##### SOURCE DATA

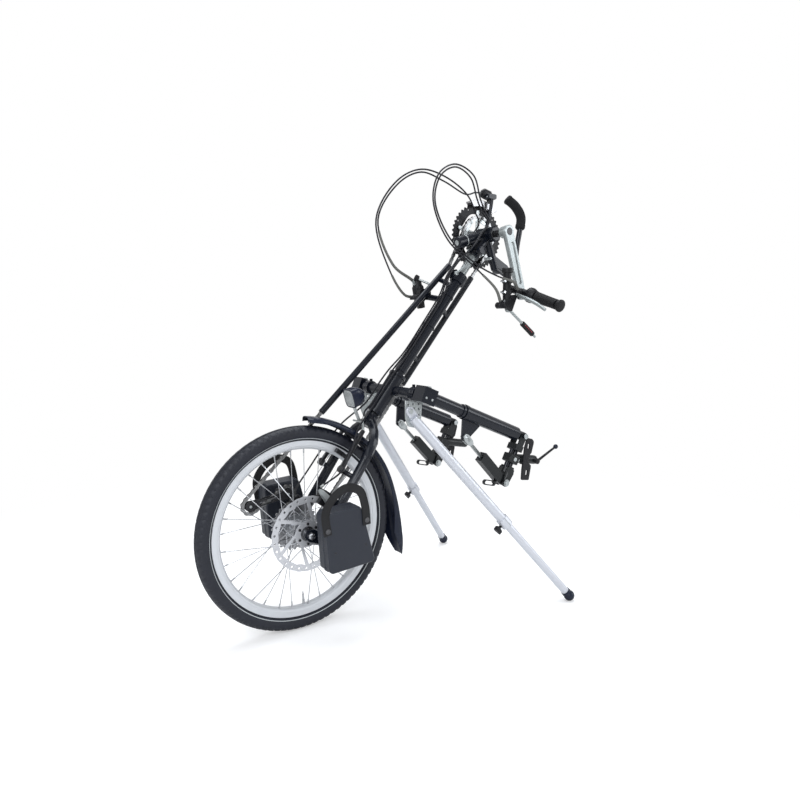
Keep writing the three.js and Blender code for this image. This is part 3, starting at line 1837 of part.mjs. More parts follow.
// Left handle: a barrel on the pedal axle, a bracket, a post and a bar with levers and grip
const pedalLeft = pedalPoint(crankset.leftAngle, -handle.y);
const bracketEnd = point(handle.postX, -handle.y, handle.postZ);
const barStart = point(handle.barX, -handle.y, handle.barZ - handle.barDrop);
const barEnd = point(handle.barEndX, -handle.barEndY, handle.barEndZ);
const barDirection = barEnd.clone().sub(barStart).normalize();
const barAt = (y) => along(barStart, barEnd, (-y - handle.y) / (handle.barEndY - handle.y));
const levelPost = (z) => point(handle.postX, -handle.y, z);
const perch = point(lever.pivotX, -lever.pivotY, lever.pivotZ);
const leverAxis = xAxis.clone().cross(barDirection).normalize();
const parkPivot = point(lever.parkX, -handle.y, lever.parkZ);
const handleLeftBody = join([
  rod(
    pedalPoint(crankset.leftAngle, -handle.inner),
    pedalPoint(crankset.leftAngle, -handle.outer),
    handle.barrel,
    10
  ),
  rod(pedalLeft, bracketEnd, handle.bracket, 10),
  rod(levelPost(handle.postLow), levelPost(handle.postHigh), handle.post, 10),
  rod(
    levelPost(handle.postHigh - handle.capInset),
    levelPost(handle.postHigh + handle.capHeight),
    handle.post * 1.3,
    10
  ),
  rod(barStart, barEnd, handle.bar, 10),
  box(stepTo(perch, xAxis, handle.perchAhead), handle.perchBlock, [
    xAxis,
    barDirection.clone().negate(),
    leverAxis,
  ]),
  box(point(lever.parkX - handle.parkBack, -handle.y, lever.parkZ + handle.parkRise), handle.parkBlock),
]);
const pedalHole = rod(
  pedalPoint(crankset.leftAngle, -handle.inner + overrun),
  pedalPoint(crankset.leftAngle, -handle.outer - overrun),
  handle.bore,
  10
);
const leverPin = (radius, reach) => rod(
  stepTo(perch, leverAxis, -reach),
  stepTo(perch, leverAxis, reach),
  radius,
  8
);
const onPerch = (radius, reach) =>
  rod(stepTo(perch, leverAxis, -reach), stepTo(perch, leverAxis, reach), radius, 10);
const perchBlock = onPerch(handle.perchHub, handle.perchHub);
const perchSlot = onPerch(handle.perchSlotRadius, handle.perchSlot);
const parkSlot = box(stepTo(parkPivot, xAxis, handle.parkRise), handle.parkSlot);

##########

--- WHAT TO DO ---
Return every line of the material exactly.

--- TASK ANSWER ---
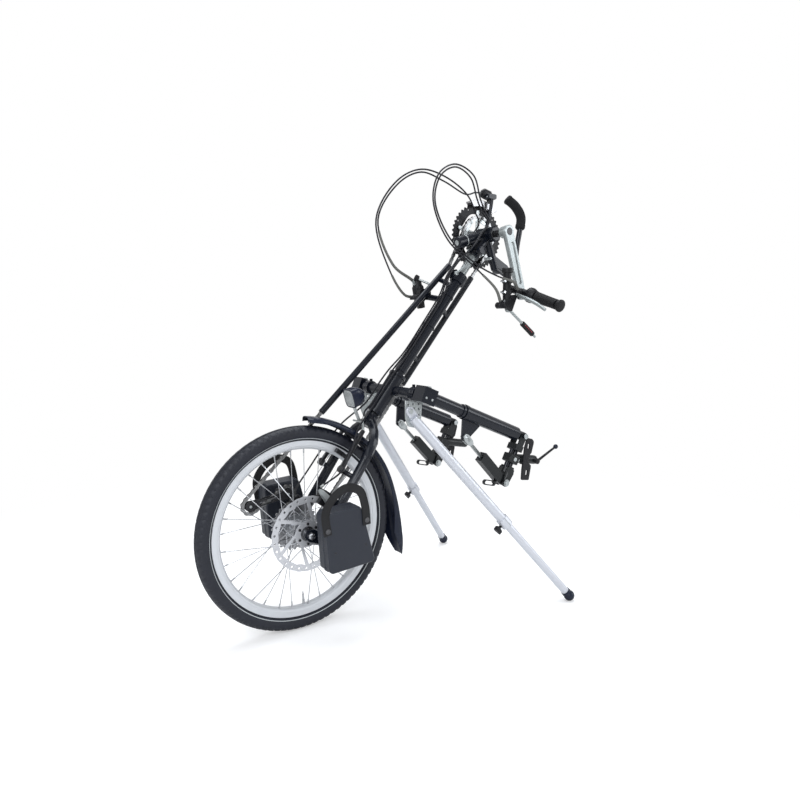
Keep writing the three.js and Blender code for this image. This is part 3, starting at line 1837 of part.mjs. More parts follow.
// Left handle: a barrel on the pedal axle, a bracket, a post and a bar with levers and grip
const pedalLeft = pedalPoint(crankset.leftAngle, -handle.y);
const bracketEnd = point(handle.postX, -handle.y, handle.postZ);
const barStart = point(handle.barX, -handle.y, handle.barZ - handle.barDrop);
const barEnd = point(handle.barEndX, -handle.barEndY, handle.barEndZ);
const barDirection = barEnd.clone().sub(barStart).normalize();
const barAt = (y) => along(barStart, barEnd, (-y - handle.y) / (handle.barEndY - handle.y));
const levelPost = (z) => point(handle.postX, -handle.y, z);
const perch = point(lever.pivotX, -lever.pivotY, lever.pivotZ);
const leverAxis = xAxis.clone().cross(barDirection).normalize();
const parkPivot = point(lever.parkX, -handle.y, lever.parkZ);
const handleLeftBody = join([
  rod(
    pedalPoint(crankset.leftAngle, -handle.inner),
    pedalPoint(crankset.leftAngle, -handle.outer),
    handle.barrel,
    10
  ),
  rod(pedalLeft, bracketEnd, handle.bracket, 10),
  rod(levelPost(handle.postLow), levelPost(handle.postHigh), handle.post, 10),
  rod(
    levelPost(handle.postHigh - handle.capInset),
    levelPost(handle.postHigh + handle.capHeight),
    handle.post * 1.3,
    10
  ),
  rod(barStart, barEnd, handle.bar, 10),
  box(stepTo(perch, xAxis, handle.perchAhead), handle.perchBlock, [
    xAxis,
    barDirection.clone().negate(),
    leverAxis,
  ]),
  box(point(lever.parkX - handle.parkBack, -handle.y, lever.parkZ + handle.parkRise), handle.parkBlock),
]);
const pedalHole = rod(
  pedalPoint(crankset.leftAngle, -handle.inner + overrun),
  pedalPoint(crankset.leftAngle, -handle.outer - overrun),
  handle.bore,
  10
);
const leverPin = (radius, reach) => rod(
  stepTo(perch, leverAxis, -reach),
  stepTo(perch, leverAxis, reach),
  radius,
  8
);
const onPerch = (radius, reach) =>
  rod(stepTo(perch, leverAxis, -reach), stepTo(perch, leverAxis, reach), radius, 10);
const perchBlock = onPerch(handle.perchHub, handle.perchHub);
const perchSlot = onPerch(handle.perchSlotRadius, handle.perchSlot);
const parkSlot = box(stepTo(parkPivot, xAxis, handle.parkRise), handle.parkSlot);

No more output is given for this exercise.